FGE 3axial fluxgate magnetometer (DTU, Denmark) for recording the variations of the EMF components;

GSM19 scalar magnetometer (Gem Systems, Canada) for recording the modulus of the EMF vector.
The fluxgate magnetometer is installed in the separate pavilion and provides measurements with the frequency of 1 Hz. It is oriented in such a way that the sensor axes are aligned along the directions to the geographic north, east and vertical line, so the measured components of the EMF are X, Y and Z, respectively. The scalar magnetometer carries out measurements with the frequency of 0.33 Hz and is installed in another pavilion. In the same pavilion, absolute observations of magnetic declination and inclination are carried out by operator 1–2 times per week, using the MinGeo 020B declinometer/inclinometer (MinGeo, Hungary). The distance between the pavilions is about 25 m. The data from both magnetometers are continuously transmitted to the Magrec data logger (MinGeo, Hungary), where their temporal synchronization, min averaging by Gaussian filter, preliminary processing and further transmission to GC RAS are performed (Soloviev et al. 2013; Gvishiani et al. 2014, 2016a, b).
To demonstrate the advantages of the described method, herein we provide its comparison with the traditional method used by the INTERMAGNET community by the example of the SPG data over 2015. Let us remind that the data obtained by the traditional method have the official status of definitive data, published on the INTERMAGNET Web site (http://www.intermagnet.org). According to the ΔF record constructed for the 2015 definitive data, the processed data from the magnetometers have a high level of coherence, as the ΔF amplitude does not exceed 1 nT during the whole year. The baselines over the whole period of absolute observations in 2015, which correspond to the definitive data, have the following maximal amplitudes: 5 nT for X component, 10 nT for Y component and 2 nT for Z component.
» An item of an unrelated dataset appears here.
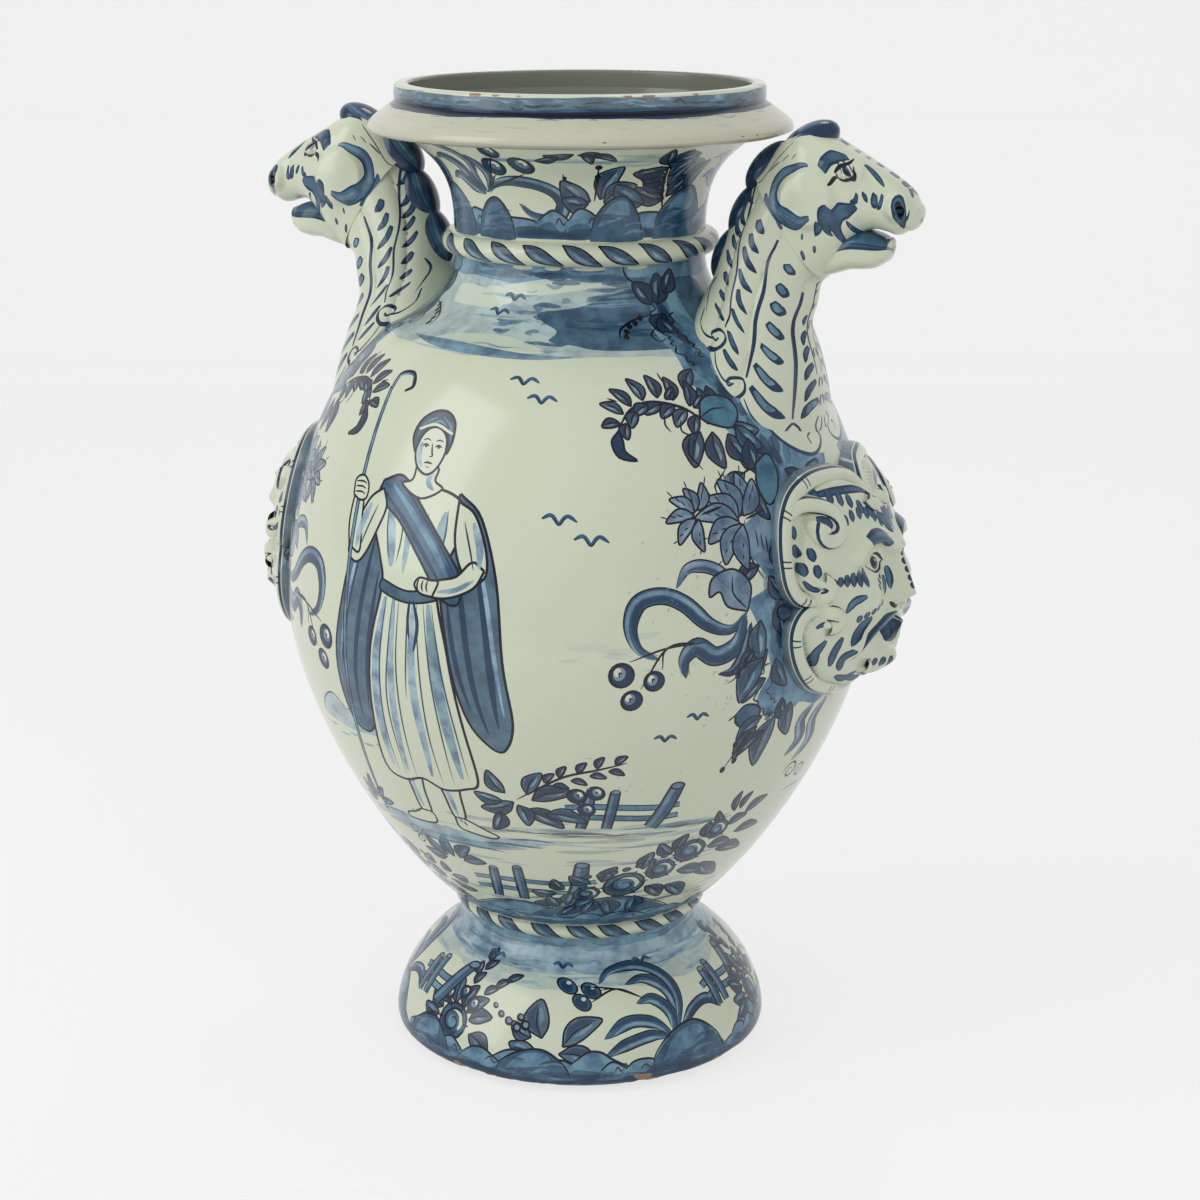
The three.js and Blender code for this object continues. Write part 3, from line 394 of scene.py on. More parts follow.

Exceedance of 5nT span in Y_{ 0 } was due to shortperiod problems with the variometer electronics that were soon resolved. It was found out experimentally that during the year the baseline value F _{ b } ^{0} for the total field intensity record was constant and equal to 5.5 nT.
As the input data for the developed algorithm, we used the min variations of the components and the EMF modulus record, cleaned from anthropogenic disturbances using the algorithms (Bogoutdinov et al. 2010; Soloviev et al. 2012a, b; Sidorov et al. 2012), as well as the absolute observations after outlier removal. In the calculations, the confidence factor λ was set equal to 0.5; the observed baseline values, if done more than once a day, were averaged and bound to a nearest whole hour. If we keep several close in time measurements within a day, the resulting curve will tend to their average (given that λ = 0.5). In the following section, we present the results of the comparison of the two methods by the example of the data for the period from February 20 to October 1, 2015, as it is the longest time interval of almost continuous measurements during a year. In early February and at the end of October, there are big losses of variometer data.
Discussion
Figure 5 demonstrates the comparison between the daily baselines calculated according to the classical method using the smoothing spline interpolation (X_{0}), the hourly baselines obtained by the algorithm described in the paper (nX _{0} ^{h} ), the daily baselines calculated by averaging the hourly values nX _{0} ^{h} (nX _{0} ^{d} ) and the observed baseline values (spot). Let us remind that we use the grid (S) step 0.25 nT for calculating hourly baseline values (see “Validation of the method on synthetic data” section), whereas INTERMAGNET requires daily values. While averaging 24 values we get a higher accuracy exceeding 0.1 nT, which falls within INTERMAGNET standards. The comparative analysis of the results displays much more variability of the baseline values calculated by the new method both for the hourly and for the daily cases. At the same time, it is seen from the plot that the values of both series are very close to each other.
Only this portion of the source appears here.